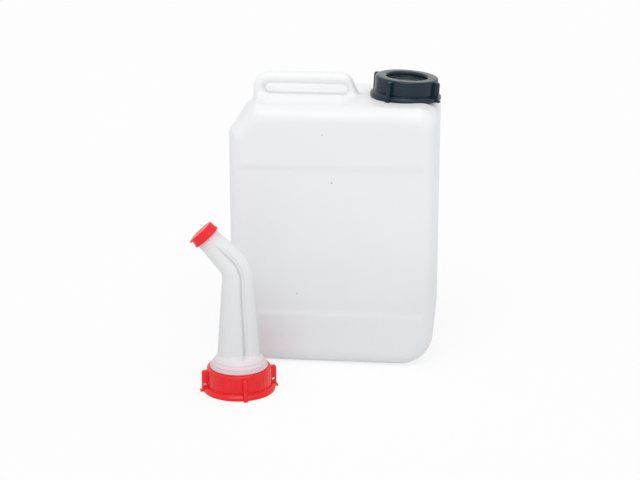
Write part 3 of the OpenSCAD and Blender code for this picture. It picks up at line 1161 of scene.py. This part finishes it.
@dataclass
class ScrewCap:
    """The dark screw cap with its flange, lugs, hollow top and inner thread."""

    finish: MouldedPlastic
    place: Matrix
    radius: float = 29.3
    flange_r: float = 33.0
    flange_h: float = 5.2
    height: float = 19.4
    hollow_r: float = 19.2
    hollow_depth: float = 4.6
    rim: float = 2.2
    roof: float = 2.0
    socket_r: float = 25.4
    first_lug: float = -116.0
    lugs: int = 4

    def profile(self) -> list[Point]:
        """The cap's half section, from the middle of its underside to the middle of its top."""
        h, wall, floor = self.height, self.radius, self.height - self.hollow_depth
        under = floor - self.roof
        return rounded([
            (6, under, 0), (self.hollow_r + self.roof, under, 0),
            (self.hollow_r + self.roof, h - self.roof, 0), (self.socket_r, h - self.roof, 0.4),
            (self.socket_r, 0, 0.4), (self.flange_r, 0, 0.5),
            (self.flange_r, self.flange_h * 0.55, 0.7), (wall + 1.3, self.flange_h - 0.3, 0.4),
            (wall + 0.5, self.flange_h - 0.5, 0.2), (wall - 0.35, self.flange_h + 0.1, 0.2),
            (wall, self.flange_h + 1.0, 0.3), (wall, h, self.rim), (self.hollow_r, h, self.rim),
            (self.hollow_r - 0.2, floor, 0.8), (14, floor, 0.2), (13.6, floor + 0.4, 0.2),
            (12.6, floor + 0.4, 0.2), (12.2, floor, 0.2), (3, floor, 0)], 5)

    def build(self) -> None:
        """Builds and dresses the cap."""
        lug = Lug(self.radius - 1, self.flange_r + 1.2, self.height - self.rim / 2,
                  self.flange_r + 2.8)
        places = [self.place @ turn_z(self.first_lug + 360 * k / self.lugs)
                  for k in range(self.lugs)]
        thread = Thread(self.socket_r, -1, 1.6, 126.0)
        parts = [turned(self.profile(), self.place), thread.build(self.place)]
        cap = join(parts + copies(lug.build(), places), "cap_skin")
        dress(cap, self.finish.material(), Body.CAP, ["screw_cap"])


@dataclass
class RingNut:
    """The red ring nut with its ribs, lugs and inner thread."""

    finish: MouldedPlastic
    place: Matrix
    radius: float = 29.3
    flange_r: float = 33.0
    flange_h: float = 5.2
    height: float = 22.0
    rim: float = 2.2
    lip_r: float = 23.6
    lip_t: float = 2.6
    socket_r: float = 25.4
    ribs: int = 32
    first_lug: float = -72.0
    lugs: int = 4

    def profile(self) -> list[Point]:
        """The nut's section, closed on itself."""
        h, wall, under = self.height, self.radius, self.height - self.lip_t
        return rounded([
            (self.socket_r, 0, 0), (self.flange_r, 0, 0.5),
            (self.flange_r, self.flange_h * 0.55, 0.7), (wall + 1.3, self.flange_h - 0.3, 0.4),
            (wall + 0.5, self.flange_h - 0.5, 0.2), (wall - 0.35, self.flange_h + 0.1, 0.2),
            (wall, self.flange_h + 1.0, 0.3), (wall, h, self.rim), (self.lip_r, h, 0.5),
            (self.lip_r, under, 0.3), (self.socket_r, under, 0.3), (self.socket_r, 0, 0)], 5)

    def rib(self) -> Piece:
        """One fine grip rib along the wall."""
        return rod(0.6, self.flange_h, self.height - self.rim - 0.6,
                   shift(self.radius - 0.3, 0, 0), 10)

    def build(self) -> None:
        """Builds and dresses the nut."""
        lug = Lug(self.radius - 1, self.flange_r + 1.2, self.height - self.rim,
                  self.flange_r + 2.8, hole_z=self.flange_h + 1.5)
        lug_places = [self.place @ turn_z(self.first_lug + 360 * k / self.lugs)
                      for k in range(self.lugs)]
        rib_places = [self.place @ turn_z(self.first_lug + 360 * (k + 0.5) / self.ribs)
                      for k in range(self.ribs)]
        thread = Thread(self.socket_r, -1, 2.7)
        parts = [turned(self.profile(), self.place), thread.build(self.place)]
        parts += copies(lug.build(), lug_places) + copies(self.rib(), rib_places)
        dress(join(parts, "nut_skin"), self.finish.material(), Body.NUT, ["ring_nut"])


@dataclass(frozen=True)
class Station:
    """One ring of a spout's passage: where it is, how it leans, and its circle."""

    x: float
    z: float
    lean: float
    offset: float
    radius: float

    @property
    def centre(self) -> Vector:
        """The circle's middle in metres."""
        lean = radians(self.lean)
        return Vector(metres(self.x + self.offset * cos(lean), 0, self.z + self.offset * sin(lean)))


@dataclass
class Spout:
    """The bent pouring spout: two passages side by side on a flare and a collar."""

    finish: MilkyPlastic
    place: Matrix
    start: float = 30.0
    tube_z: float = 34.7
    rise: float = ELBOW_Z
    elbow_r: float = ELBOW_R
    elbow_turn: float = ELBOW_TURN
    tip_len: float = 37.0
    tip_round: float = 12.0
    tip_r: float = 10.9
    wall: float = 1.6
    water: tuple[Point, Point] = ((-4.0, 15.3), (-3.0, 11.0))
    air: tuple[Point, Point] = ((8.0, 11.0), (6.4, 8.6))
    shrink: float = 0.92
    divider: float = 0.8
    divider_x: float = 4.2
    grid: float = 0.75

    def along(self, far: float) -> Point:
        """A point on the axis of the slanted part.

        Args:
            far: How far it lies past the elbow.

        Returns:
            Its x and z.
        """
        turn = radians(self.elbow_turn)
        return (self.elbow_r * (cos(turn) - 1) - far * sin(turn),
                self.rise + self.elbow_r * sin(turn) + far * cos(turn))

    def stations(self, ends: tuple[Point, Point]) -> list[Station]:
        """The rings of one passage, from its foot to the tip.

        Args:
            ends: Offset and radius of its circle, at its foot and at the elbow.

        Returns:
            The rings.
        """
        foot, top = Vector(ends[0]), Vector(ends[1])
        slant, tip = top * self.shrink, Vector((0, self.tip_r))
        rings = [Station(0, self.start, 0, *foot)]
        for k in range(7):
            rings.append(Station(0, self.tube_z + (self.rise - self.tube_z) * k / 6, 0,
                                 *foot.lerp(top, k / 6)))
        for k in range(1, 13):
            lean = self.elbow_turn * k / 12
            rings.append(Station(self.elbow_r * (cos(radians(lean)) - 1),
                                 self.rise + self.elbow_r * sin(radians(lean)), lean,
                                 *top.lerp(slant, k / 12)))
        blend = self.tip_len - self.tip_round
        for k in range(1, 5):
            rings.append(Station(*self.along(blend * k / 4), self.elbow_turn,
                                 *slant.lerp(tip, k / 4)))
        rings.append(Station(*self.along(self.tip_len), self.elbow_turn, *tip))
        return rings

    def passage(self, ends: tuple[Point, Point]) -> Piece:
        """One passage's outside, drawn ring by ring from a circle primitive.

        Args:
            ends: Offset and radius of its circle, at its foot and at the elbow.

        Returns:
            The closed tube.
        """
        rings = self.stations(ends)
        bpy.ops.object.select_all(action="DESELECT")
        bpy.ops.mesh.primitive_circle_add(vertices=64, radius=rings[0].radius * MM,
                                          location=rings[0].centre)
        tube = settle(bpy.context.active_object)
        with editing(tube):
            bpy.ops.mesh.select_mode(type="EDGE")
            bpy.ops.mesh.select_all(action="SELECT")
            close_ring()
            for last, ring in zip(rings, rings[1:]):
                bpy.ops.mesh.extrude_region_move(
                    TRANSFORM_OT_translate={"value": ring.centre - last.centre})
                if ring.lean != last.lean:
                    spin(radians(last.lean - ring.lean), "Y", ring.centre)
                ratio = ring.radius / last.radius
                bpy.ops.transform.resize(value=(ratio,) * 3, center_override=ring.centre)
            outward()
        return tube

    def bore_tools(self) -> list[Piece]:
        """The two halves of the open tip, on both sides of the divider."""
        turn = shift(self.along(self.tip_len)[0], 0, self.along(self.tip_len)[1]) @ turn_y(
            -self.elbow_turn)
        tools = []
        for side in (-1, 1):
            tool = rod(self.tip_r - self.wall, -26, 2, Matrix.Identity(4), 64)
            edge = self.divider_x + side * self.divider
            low, high = sorted((edge, -side * 40))
            cut(tool, block((low, -20, -40), (high, 20, 10)))
            tools.append(settle(tool, turn))
        return tools

    def skin(self) -> Piece:
        """The spout's tube with its flare, blended as blown plastic is."""
        flare = turned(rounded([(23.6, 26.2, 0), (23.6, 27.4, 0), (19.8, 32.6, 1.2),
                                (17.0, 34.0, 0)]), Matrix.Identity(4), 96)
        tube = join([self.passage(self.water), self.passage(self.air), flare], "spout_skin")
        modify(tube, "REMESH", mode="VOXEL", voxel_size=self.grid * MM)
        modify(tube, "SMOOTH", factor=0.5, iterations=2)
        for tool in self.bore_tools():
            cut(tube, tool)
        return settle(tube, self.place)

    def collar(self) -> Piece:
        """The collar with its stepped rings, and the flange inside the nut."""
        profile = rounded([
            (16.5, 17, 0), (24.8, 16.7, 0.3), (24.8, 19.1, 0.3), (23.3, 19.1, 0.2),
            (23.3, 22.3, 0.2), (26.2, 22.3, 0.4), (26.2, 24.0, 0.5), (25.2, 24.3, 0.2),
            (25.2, 25.4, 0.3), (24.2, 25.7, 0.2), (24.2, 27.0, 0.5), (20, 28.4, 0),
            (15.0, 29.0, 0), (16.5, 17, 0)], 3)
        return turned(profile, self.place)

    def build(self) -> None:
        """Builds and dresses the spout."""
        material = self.finish.material()
        dress(self.skin(), material, Body.CAN, ["spout_tube"], 50)
        collar = self.collar()
        collar.name = collar.data.name = "spout_collar"
        dress(collar, material, Body.CAN)


@dataclass
class TipCap:
    """The red cap over the spout's tip, with a bead and a pull tab."""

    finish: MouldedPlastic
    place: Matrix
    inner_r: float = 11.2
    outer_r: float = 12.4
    bead: float = 0.6
    bead_h: float = 2.2
    height: float = 8.6
    wall: float = 1.2
    clear: float = 0.3
    tab_len: float = 2.2
    tab_w: float = 8.0

    def build(self) -> None:
        """Builds and dresses the tip cap, whose place is the end of the spout."""
        r, h = self.outer_r, self.height
        place = self.place @ shift(0, 0, self.clear - (h - self.wall))
        profile = rounded([
            (4, h - self.wall, 0), (self.inner_r, h - self.wall, 0.3), (self.inner_r, 0, 0.2),
            (r + self.bead, 0, 0.4), (r + self.bead, self.bead_h, 0.5),
            (r, self.bead_h + 0.6, 0.3), (r - 0.4, h, 1.0), (10.2, h, 0.2),
            (9.8, h - 0.3, 0.2), (2, h - 0.3, 0)])
        tab = block((-r - self.tab_len + 0.8, -self.tab_w / 2, h - 2.2),
                    (-r + 2, self.tab_w / 2, h - 0.8))
        with editing(tab):
            choose(tab, Domain.EDGE, lambda ends: all(p.x < -r for p in ends)
                   and abs(ends[0].z - ends[1].z) > 1)
            bevel(1.8, 5)
        cap = join([turned(profile, place, 96), settle(tab, place)], "tip_skin")
        dress(cap, self.finish.material(), Body.TIP, ["tip_cap"])


@dataclass
class Studio:
    """The camera of the photograph, a pale floor and soft light."""

    target: Place = (-16.269, 0.0, 103.48)
    distance: float = 1670.385
    azimuth: float = 5.872
    elevation: float = 17.312
    focal: float = 98.1
    sky: float = 0.66
    sun: float = 1.13
    sun_size: float = 50.0
    sun_from: Place = (0.05, -0.47, 0.87)
    white: float = 0.8

    def camera(self) -> None:
        """Adds the camera."""
        az, el = radians(self.azimuth), radians(self.elevation)
        back = Vector((sin(az) * cos(el), -cos(az) * cos(el), sin(el)))
        data = bpy.data.cameras.new("camera")
        data.lens, data.sensor_width = self.focal, 36.0
        data.clip_end = 50.0
        camera = bpy.data.objects.new("camera", data)
        bpy.context.scene.collection.objects.link(camera)
        camera.location = Vector(metres(*self.target)) + back * self.distance * MM
        camera.rotation_euler = (-back).to_track_quat("-Z", "Y").to_euler()
        bpy.context.scene.camera = camera

    def floor(self) -> None:
        """Adds the floor, which keeps the object's shadow."""
        bpy.ops.object.select_all(action="DESELECT")
        bpy.ops.mesh.primitive_plane_add(size=40)
        floor = bpy.context.active_object
        floor.name = "floor"
        shader = Shader.called("pale_floor")
        tone = shader.mix(shader.noise(3, 2), (0.93, 0.93, 0.93), (0.95, 0.95, 0.95))
        cloth = shader.node("ShaderNodeBsdfDiffuse", inputs={"Color": tone})
        glow = shader.node("ShaderNodeEmission", inputs={"Color": opaque(WHITE)})
        inputs = {0: shader.seen() * self.white, 1: cloth, 2: glow}
        floor.data.materials.append(shader.finish(shader.node(
            "ShaderNodeMixShader", inputs=inputs)))

    def light(self) -> None:
        """Adds the sky, which is seen as white, and one soft lamp."""
        world = bpy.data.worlds.new("studio")
        bpy.context.scene.world = world
        shader = Shader(world)
        level = shader.seen() * (1 - self.sky) + self.sky
        backdrop = shader.node("ShaderNodeBackground", inputs={
            "Color": opaque(WHITE), "Strength": level})
        shader.finish(backdrop, "ShaderNodeOutputWorld")
        lamp = bpy.data.lights.new("softbox", "SUN")
        lamp.energy, lamp.angle = self.sun, radians(self.sun_size)
        sun = bpy.data.objects.new("softbox", lamp)
        bpy.context.scene.collection.objects.link(sun)
        sun.rotation_euler = Vector(self.sun_from).to_track_quat("Z", "Y").to_euler()

    def build(self) -> None:
        """Builds the studio."""
        self.camera()
        self.floor()
        self.light()
        bpy.context.scene.view_settings.view_transform = "Standard"


# top and foot bound the painted shade that darkens each piece towards its bottom.
MILKY = CanPlastic("can_plastic", top=215.0, specks=(
    (-8.0, -62.5, 222.4), (0.6, -61.5, 177.4), (-31.5, -61.5, 69.9)))
SPOUT_PLASTIC = SpoutPlastic("spout_plastic", pale=(0.83, 0.835, 0.84), deep=(0.72, 0.735, 0.75),
                             foot=10.0, top=190.0, seam_y=STAND[1])
SLATE = MouldedPlastic("cap_plastic", (0.008, 0.025, 0.037), (0.05, 0.085, 0.1), 0.12,
                       (0.16, 0.3), 0.3)
RED = MouldedPlastic("red_plastic", (0.86, 0.012, 0.016), (0.88, 0.08, 0.075), 0.1, (0.2, 0.36))
BLACK = Rubber("seal_rubber")


def main() -> None:
    """Builds the studio and every piece of the jerrycan."""
    logging.basicConfig(level=logging.INFO)
    Studio().build()
    can = Can(MILKY)
    can.build()
    ScrewCap(SLATE, can.neck @ shift(0, 0, CAP_GAP)).build()
    stand = shift(*STAND, 0.0)
    spout = Spout(SPOUT_PLASTIC, stand)
    spout.build()
    RingNut(RED, stand).build()
    tip_x, tip_z = spout.along(spout.tip_len)
    TipCap(RED, stand @ shift(tip_x, 0, tip_z) @ turn_y(-spout.elbow_turn)).build()
    seal = BLACK.material()
    for node in ("cap_seal", "spout_seal"):
        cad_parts[node].data.materials.clear()
        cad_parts[node].data.materials.append(seal)


if __name__ == "__main__":
    main()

---+---

Short task: All lines from the one containing "cad_parts[node].data.materials.append(seal)" through the final line of the listing above are to be reproduced exactly; include both and add nothing.

Task result:
        cad_parts[node].data.materials.append(seal)


if __name__ == "__main__":
    main()